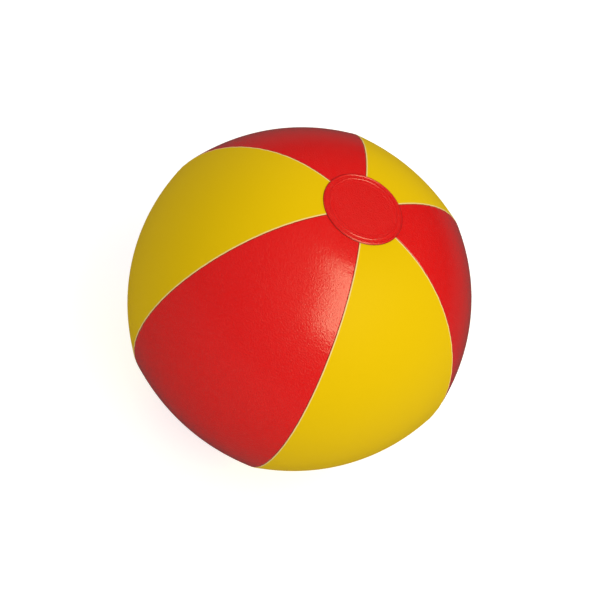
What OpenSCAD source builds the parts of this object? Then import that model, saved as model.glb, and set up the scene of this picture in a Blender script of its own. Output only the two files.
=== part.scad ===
// Inflatable beach ball, blown up: six lap-welded film panels, two end discs and a push-in valve.
// The origin is the ball's centre, +Z runs through the middle of the upper end disc, and the first
// seam lies in the XZ plane on the +X side. Millimetres.

/* [Ball] */
// Diameter from seam to seam round the middle
ball_d = 280; // [220:1:420]
// Height of the seams' ellipse as a share of ball_d
pole_share = 0.963; // [0.9:0.001:1]
// How much the poles are flattened off that ellipse, as a share of the height
pole_dip = 0.0645; // [0:0.0005:0.08]
// How far that flattening reaches round each pole, as a share of the ball's radius
dip_reach = 0.371; // [0.3:0.001:0.5]
// How flat a panel is across its middle: 0 is round, 1 is a flat-sided hexagon
panel_flatness = 0.185; // [0:0.005:0.5]
// How fast that flatness dies away towards the poles
flatness_fade = 1.5; // [0.6:0.1:3]

/* [Film] */
// Thickness of the film
film_t = 0.3; // [0.2:0.05:0.6]
// Width of the lap weld along each seam
lap_w = 5; // [3:0.5:8]
// Width of the step where a red panel dips under a yellow one
step_w = 1; // [0.6:0.1:2]
// Glue-line gap left between two welded layers
weld_gap = 0.02; // [0.01:0.01:0.1]

/* [End discs] */
// Diameter of an end disc
disc_d = 64; // [50:1:90]
// Thickness of an end disc
disc_t = 0.5; // [0.3:0.1:1]
// Width of the weld between an end disc and the panel tips
disc_lap = 8; // [5:0.5:12]
// Number of raised weld rings
ring_count = 2; // [1:1:3]
// Distance from the rim to the middle of the outer weld ring
ring_inset = 1.3; // [1:0.1:2]
// Distance from one weld ring to the next
ring_pitch = 3.5; // [2:0.1:4]
// Width of a weld ring
ring_w = 1.6; // [1:0.1:1.9]
// Height of a weld ring
ring_h = 0.5; // [0.2:0.1:0.8]

/* [Valve place] */
// Panel that holds the valve, counted from the first seam
valve_panel = 2; // [2]
// Latitude of the valve, below the ball's middle
valve_lat = -30; // [-45:1:-15]

/* [Valve] */
// Outside diameter of the flange under the film
flange_d = 35; // [32:1:40]
// Thickness of the flange
flange_t = 0.6; // [0.4:0.1:1]
// Diameter of the hole in the film
film_hole_d = 21; // [20:0.5:23]
// Diameter of the opening in the flange, where the skirt starts
skirt_mouth_d = 17.2; // [16.5:0.1:18]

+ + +

[Required task]: Set down each line of the material verbatim, from the first line through the line that contains "the +X side. Millimetres.".

[Answer to the exercise]:
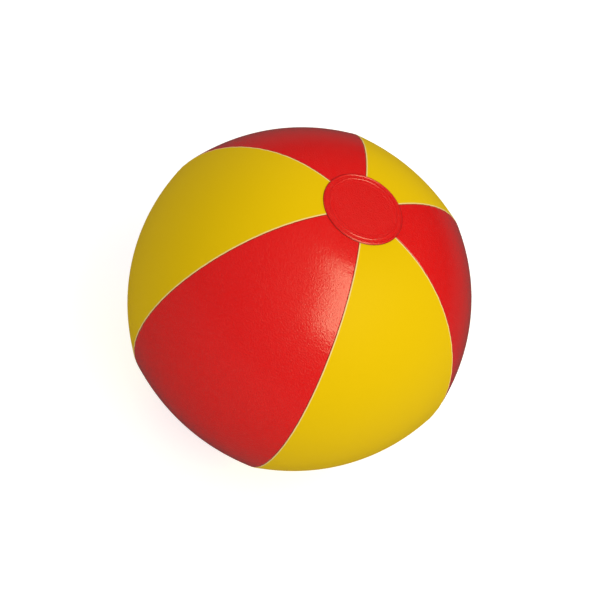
What OpenSCAD source builds the parts of this object? Then import that model, saved as model.glb, and set up the scene of this picture in a Blender script of its own. Output only the two files.
=== part.scad ===
// Inflatable beach ball, blown up: six lap-welded film panels, two end discs and a push-in valve.
// The origin is the ball's centre, +Z runs through the middle of the upper end disc, and the first
// seam lies in the XZ plane on the +X side. Millimetres.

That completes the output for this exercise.